A private assistant for each person

Mediator gives every participant a private assistant over one shared document. Ask it to redraft a clause, weigh an option, or explain what the other side just changed — and no one else, on either side, ever sees it. The shared object is the document; the thinking stays yours.

Every change is attributed, with a running history of what moved and who moved it. (And if you’ve been trading drafts by email, five versions deep — that goes away too.)

How privacy works

Your work here is sensitive, so the answers are blunt:

Can the other side — or their assistant — read my private notes?
No. The shared document is visible to everyone you invite. Your private workspace — your assistant chat, your notes, the files you upload — is yours alone. Other participants never see it.
Can the person who started the document see my assistant chat?
No. “Yours alone” includes whoever created the document, even though their account covers the AI used on it.
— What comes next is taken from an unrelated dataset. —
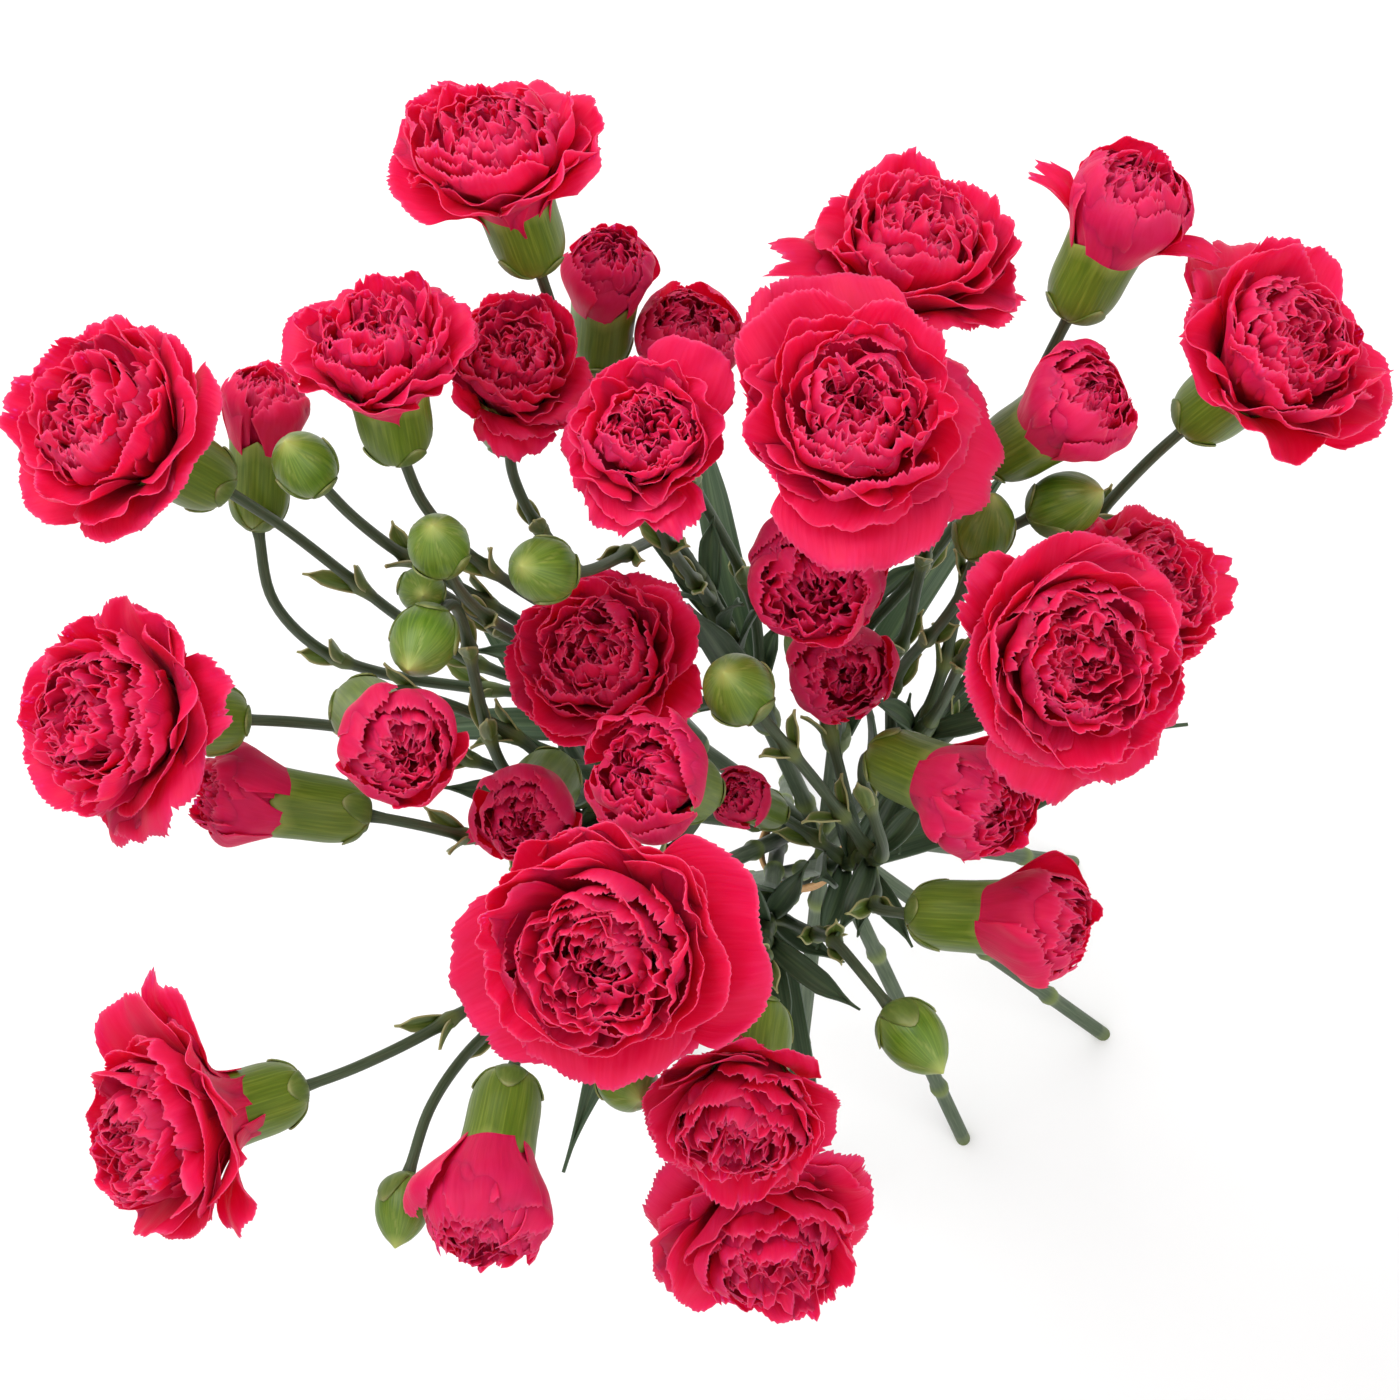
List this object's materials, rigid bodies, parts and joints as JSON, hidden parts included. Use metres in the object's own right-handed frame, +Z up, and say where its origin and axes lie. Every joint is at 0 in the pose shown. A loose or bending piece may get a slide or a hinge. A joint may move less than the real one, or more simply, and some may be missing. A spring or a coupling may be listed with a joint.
{
  "type": "bunch of cut spray carnations",
  "caption": "Hand-tied bunch of cut spray carnations: branching stems crossed in a rubber band, with narrow leaves, red blooms and green buds, standing on its cut ends.",
  "frame": {"origin": "on the surface that the cut stem ends stand on, under the middle of the bunch's box", "axes": "+Z up along the bunch, +X and +Y across it; the bunch has no front"},
  "size_m": [0.2876, 0.2482, 0.4622],
  "materials": {
    "petal": "soft matt petal, crimson pink, paler at the rims and deeper in the folds",
    "calyx": "smooth waxy green skin of the calyx and the closed buds, with fine veins and a pale tip",
    "stem": "grey-green skin with a dull waxy bloom",
    "leaf": "blue-green leaf with a dull waxy bloom",
    "rubber": "natural rubber, matt"
  },
  "bodies": {
    "root": {"stem_a": "stem", "leaf_pair_a": "leaf", "bud_a1": "calyx", "bud_a2": "calyx", "bloom_a3": "petal", "bloom_a4": "petal", "half_open_a5": "petal", "bud_a6": "calyx", "stem_b": "stem", "leaf_pair_b": "leaf", "bud_b1": "calyx", "half_open_b2": "petal", "bloom_b3": "petal", "half_open_b4": "petal", "half_open_b5": "petal", "bloom_b6": "petal", "stem_c": "stem", "leaf_pair_c": "leaf", "bloom_c1": "petal", "half_open_c2": "petal", "bloom_c3": "petal", "half_open_c4": "petal", "bud_c5": "calyx", "stem_d": "stem", "leaf_pair_d": "leaf", "bloom_d1": "petal", "bud_d2": "calyx", "bloom_d3": "petal", "bud_d4": "calyx", "bud_d5": "calyx", "stem_e": "stem", "leaf_pair_e": "leaf", "half_open_e1": "petal", "bud_e2": "calyx", "half_open_e3": "petal", "half_open_e4": "petal", "half_open_e5": "petal", "stem_f": "stem", "leaf_pair_f": "leaf", "bloom_f1": "petal", "bud_f2": "calyx", "bloom_f3": "petal", "bud_f4": "calyx", "bloom_f5": "petal", "stem_g": "stem", "leaf_pair_g": "leaf", "bloom_g1": "petal", "half_open_g2": "petal", "half_open_g3": "petal", "bloom_g4": "petal", "half_open_g5": "petal", "stem_h": "stem", "leaf_pair_h": "leaf", "bud_h1": "calyx", "bloom_h2": "petal", "bloom_h3": "petal", "bloom_h4": "petal", "half_open_h5": "petal", "half_open_h6": "petal", "rubber_band": "rubber"}
  },
  "joints": []
}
They see the shared document and its history — not your side of it.
Is any of it used to train AI models?
No. We don’t use your documents, notes, or assistant chats to train models.

Read the full privacy policy →

What it costs

Pay-as-you-go — no subscription, no seats. Editing the document is free; you spend credit only when you ask your assistant to do something, like redrafting a clause or weighing an option. Whoever starts a document covers the AI for everyone they invite, so guests don’t need credit of their own. Most documents cost a few dollars.